Ross: I’ve got another issue with Junior. Adult is a party for me. When I don’t like a song it’s time for a prosecco or a beer. Junior it would be a tea and a biscuit.
Ellie: I reckon that JESC calls for proper party food. Cheese and pineapple onna stick, party rings, iced gems, pickled onion monster munch. Plus lots of candy for the Candy Music.
Ross: Also cocktail sausages, hula hoops and a Colin the Caterpillar cake. Oh and squash, lots of orange squash.
Ellie: What do you expect to get out of this experiment of giving JESC a serious go?
Ross: I would like to feel the same excitement I feel for Adult. I can accept that the music may not be to my taste and I can accept that these talented young things may not be not perfect but I want it go to the voting and feel that same slightly sick to the stomach level of excitement I feel in May.
Ellie: I wish I knew some kids that I could host that JESC party I was talking about for. I mean, I can invite you round for a cheesy pineapple hedgehog, but there would be something slightly sad about that without any kids to enjoy the show.
Ross: That could well be a fairly haunting tableau.
Ellie: Regardless of the surroundings, I think we’ll have to go in to the show with open minds.

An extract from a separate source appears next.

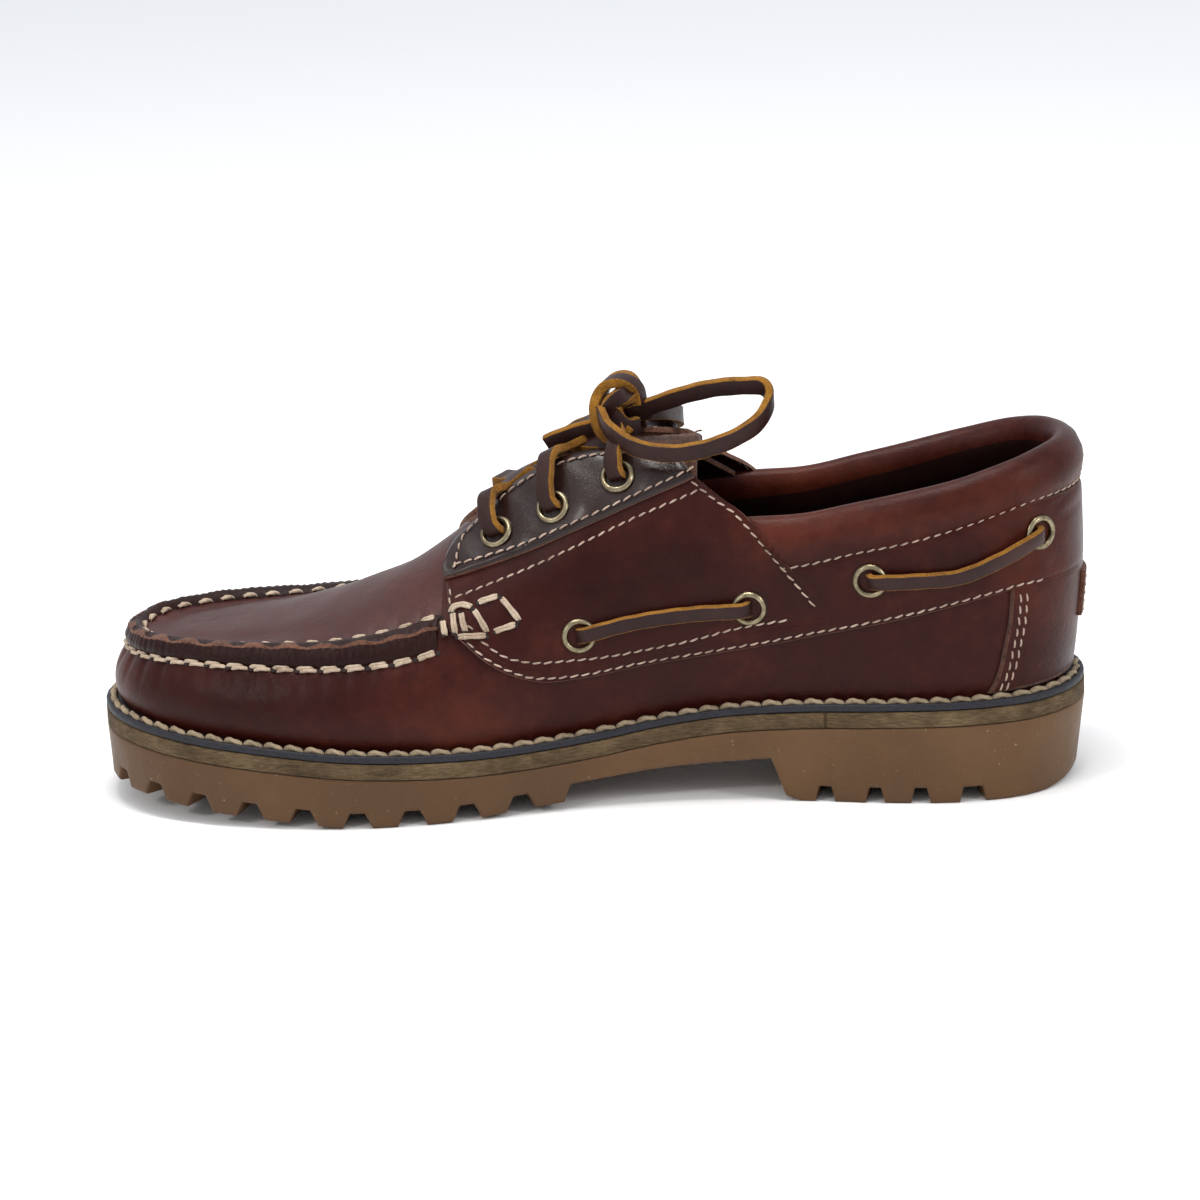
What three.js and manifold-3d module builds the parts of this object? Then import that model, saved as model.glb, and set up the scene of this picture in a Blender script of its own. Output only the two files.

I’ll certainly find that easier to do after a couple of years backstage at the grownup contest. I find that I can’t even be particularly harsh to the most lacklustre of ESC contestants – everyone is putting so much of themselves into putting on this show, and there’s almost always something to appreciate in every routine.
Ross: And if I’m truthful with myself I am being somewhat hypocritical. Especially somewhere like the UK we spend so much time have to convince family and friends to take the Adult Contest seriously and give it a chance so they can see it the way we see it. For me to then get to November and never give JESC the same credence there is a certain duplicity at work.
Ellie: That’s so right. If I can decide to not go out on a Saturday night between January and March so that I can watch every heat of the Lithuanian national final, I can give these talented young people an afternoon of my time.